A Beginner's Guide To Spiritual Tattoo Placement
Every body part is an opportunity for a different energetic affect on your being.
When getting a tattoo, it’s only expected to agonize a bit over the design. “Will I still want this when I’m older”, or “Could this be misinterpreted in the future?” are practical and thoughtful questions to consider before committing to permanent ink (especially considering the countless tattoo fail posts circulating the internet). You also might spend time finding the perfect spot, ensuring it looks good, is symmetrical, or is located in an area you want to show—or not show. However, you might not necessarily think about what tattooing that part of your body means for your spiritual energy. Maybe you should.
Last month, Julianna Mallozzi posted a video on TikTok that got over 1.7 million views. The video outlines the spiritual significance of your chosen tattoo placements. In it, and in a part two video that followed, she detailed the specific spiritual meaning of different body parts and recommended ideas and designs to tattoo for each. According to Mallozzi, every tattoo has a spiritual purpose. For instance, an ear tattoo may represent what influences you’re listening to. Or you may want to tattoo something you are looking to “embrace” on your arm.
Getting a tattoo on your chest or torso is “one of the most vulnerable places energetically,” according to Mallozzi, so it’s best to get something extremely personal. The 21-year-old who is based in Florida recommends getting your favorite angel numbers tattooed as a small, entry level tattoo and says thinking about where you place your tattoos could, “open up doors for you, spiritually speaking.” “Everything has a purpose,” she says. “If one is being mindful when it comes to where they place their tattoo, they may feel surprised as to how comfortable that tattoo feels being placed right where it belongs.”

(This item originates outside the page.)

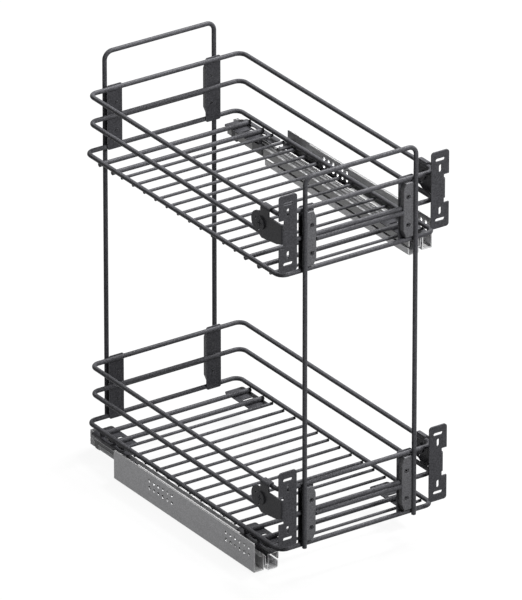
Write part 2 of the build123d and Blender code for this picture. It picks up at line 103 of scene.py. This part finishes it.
class Shader:
    """A material's node tree with short ways to add and join nodes."""

    def __init__(self, name):
        self.material = bpy.data.materials.new(name)
        self.material.use_nodes = True
        self.tree = self.material.node_tree
        self.tree.nodes.clear()
        output = self.add("ShaderNodeOutputMaterial")
        self.principled = self.add("ShaderNodeBsdfPrincipled")
        self.join(self.principled.outputs[0], output.inputs["Surface"])
        self.place = self.add("ShaderNodeTexCoord").outputs["Object"]

    def add(self, kind, **settings):
        node = self.tree.nodes.new(kind)
        for key, value in settings.items():
            setattr(node, key, value)
        return node

    def join(self, source, target):
        self.tree.links.new(source, target)

    def set(self, socket, value):
        """Gives an input of the surface one value all over."""
        self.principled.inputs[socket].default_value = value

    def feed(self, socket, source):
        """Joins a node's output to an input of the surface."""
        self.join(source, self.principled.inputs[socket])

    def vary(self, socket, noise, low, high):
        """Moves an input of the surface between two values with a noise."""
        self.feed(socket, self.span(noise, *NOISE_RANGE, low, high))

    def stretched(self, scale):
        """The object's coordinates, stretched by three factors."""
        mapping = self.add("ShaderNodeMapping")
        mapping.inputs["Scale"].default_value = scale
        self.join(self.place, mapping.inputs["Vector"])
        return mapping.outputs[0]

    def noise(self, scale, detail, rough, vector=None):
        node = self.add("ShaderNodeTexNoise")
        node.inputs["Scale"].default_value = scale
        node.inputs["Detail"].default_value = detail
        node.inputs["Roughness"].default_value = rough
        self.join(vector or self.place, node.inputs["Vector"])
        return node.outputs["Fac"]

    def two_tone(self, source, dark, light, places=NOISE_RANGE):
        """Runs from a dark to a light colour while the source goes from place to place."""
        node = self.add("ShaderNodeValToRGB")
        for element, place, colour in zip(node.color_ramp.elements, places, (dark, light)):
            element.position = place
            element.color = (*colour, 1.0)
        self.join(source, node.inputs["Fac"])
        return node.outputs["Color"]

    def span(self, source, low, high, to_low, to_high):
        """Maps a value from one range to another."""
        node = self.add("ShaderNodeMapRange")
        values = (low, high, to_low, to_high)
        for name, value in zip(("From Min", "From Max", "To Min", "To Max"), values):
            node.inputs[name].default_value = value
        self.join(source, node.inputs["Value"])
        return node.outputs["Result"]

    def blend_colours(self, share, first, second, mode="MIX"):
        """Blends two colours. Each value is a node's output or fixed."""
        node = self.add("ShaderNodeMix", data_type="RGBA", blend_type=mode)
        for name, value in (("Factor", share), ("A", first), ("B", second)):
            socket = node.inputs[name]
            if isinstance(value, bpy.types.NodeSocket):
                self.join(value, socket)
            elif isinstance(value, float):
                socket.default_value = value
            else:
                socket.default_value = (*value, 1.0)
        return node.outputs["Result"]

    def multiplied(self, first, second):
        return self.blend_colours(1.0, first, second, "MULTIPLY")

    def bump(self, height, strength, distance, under=None):
        node = self.add("ShaderNodeBump")
        node.inputs["Strength"].default_value = strength
        node.inputs["Distance"].default_value = distance
        self.join(height, node.inputs["Height"])
        if under is not None:
            self.join(under, node.inputs["Normal"])
        return node.outputs["Normal"]

    def combined(self, operation, first, second):
        node = self.add("ShaderNodeMath", operation=operation)
        self.join(first, node.inputs[0])
        self.join(second, node.inputs[1])
        return node.outputs[0]

    def edge_share(self, radius, sharp, soft):
        """One along the sheet's sharp edges, nothing on flat and round faces."""
        rounded = self.add("ShaderNodeBevel", samples=EDGE_SAMPLES)
        rounded.inputs["Radius"].default_value = radius
        flat = self.add("ShaderNodeNewGeometry").outputs["True Normal"]
        agree = self.add("ShaderNodeVectorMath", operation="DOT_PRODUCT")
        self.join(rounded.outputs[0], agree.inputs[0])
        self.join(flat, agree.inputs[1])
        return self.span(agree.outputs["Value"], sharp, soft, 1.0, 0.0)

    def strip_share(self, start, end):
        """One between two places along X, nothing outside them."""
        across = self.add("ShaderNodeSeparateXYZ")
        self.join(self.place, across.inputs[0])
        after = self.span(across.outputs["X"], start - STRIP_FADE, start, 0.0, 1.0)
        before = self.span(across.outputs["X"], end, end + STRIP_FADE, 1.0, 0.0)
        return self.combined("MULTIPLY", after, before)

    def ribs(self, pitch):
        """Waves across the part, one rib in each pitch."""
        wave = self.add(
            "ShaderNodeTexWave", wave_type="BANDS", bands_direction="X", wave_profile="SIN"
        )
        wave.inputs["Scale"].default_value = WAVE_LENGTH / pitch
        self.join(self.place, wave.inputs["Vector"])
        return wave.outputs["Fac"]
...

In the viral video, Mallozzi also explains that connecting with the person tattooing you is also important, as their energy is being put into you as they tattoo your skin. “Feel the vibe of the person you are thinking about getting tattooed by. And I mean really feel their vibe,” she says. “Their energy will tell you everything you need to know. If the energy is calm, communication flows smoothly, they are willing to cater to your needs, and you enjoy their work—congratulations. You’ve found yourself your perfect tattoo artist.” She says this only comes around “once in a lifetime.”
Mallozzi is pleased the video has opened up the conversation for people as she believes “tattoos coexisting with their best-suited body part” can cause an energetic shift. As for popular tattoo placements and their meanings, she explains that the shoulders represents the burdens you carry, the face represents the energy you’re putting out into the universe, the lower back and abdominals represent sexuality, and the lower legs represent what you’re working (or moving) towards. The meanings can get even more specific, with your right hand representing what you give versus your left hand representing what you receive. Your neck is where you hold all of your emotions and your ankles represent balance and support.
Porsche Little, a Los Angeles diviner, thinks that the reason why spiritual tattoo placement is now a growing conversation is because Gen Z traits are partially defined as being “more intentional”. Along with the physical placement, she thinks it’s a good time to remind people reflect on their tattoo designs in totality. “It's important for others to truly understand culturally what they’re getting tattooed. There are a lot of people who will get Buddha tattooed who aren’t Buddhist or get an African tribal figure tattooed, without knowing the tribe,” she says. “I would recommend studying the history of these tattoos before doing so because you don’t know who you could offend. Or if that energy even aligns with you ancestrally.”
Little says the spiritual knowledge relevant to your personal tattoo placement comes from “whatever culture you’re from.” “In most regions of Africa, people were able to tell what tribe they belonged to just by looking at their tattoos. where they were placed and how they were placed also gave them more information,” she says. “But in American culture, it's okay to get silly tattoos like pancakes, or a bowl of cereal. So, honestly it just differs on where you are.”
While Little doesn’t want to tell people what to do with their bodies, for those interested in her perspective, she recommends arm placements for a first tattoo. “Culturally, it's one of the most popular spots and it also leaves room for you to save time to really meditate on where you’d get more significant tattoos (like your face, your back, your hands),” she says. Little also says that getting a tattoo like an ankh on your leg versus your third eye means you’ll be held to a certain standard by others. “If I were to see someone with a tattoo of something related to my tradition on their forehead, I’d assume they knew the ins and outs of it,” she says. “So be ready to measure up to that.”
Since tattooing is an ancient practice that traces back to many cultures, what a tattoo design means to one person won’t be a universal standard across the board. The same goes with placement. However, Mallozzi’s video does serve as a much-needed reminder of what Indigenous tattoo artists have been sharing for years: tattooing isn’t just body art but a deep-rooted tradition. Whatever your background or spiritual beliefs, everyone can benefit from taking the time to choose a thoughtful (and culturally appropriate) tattoo design and carefully consider the place you want it tattooed on to you forever.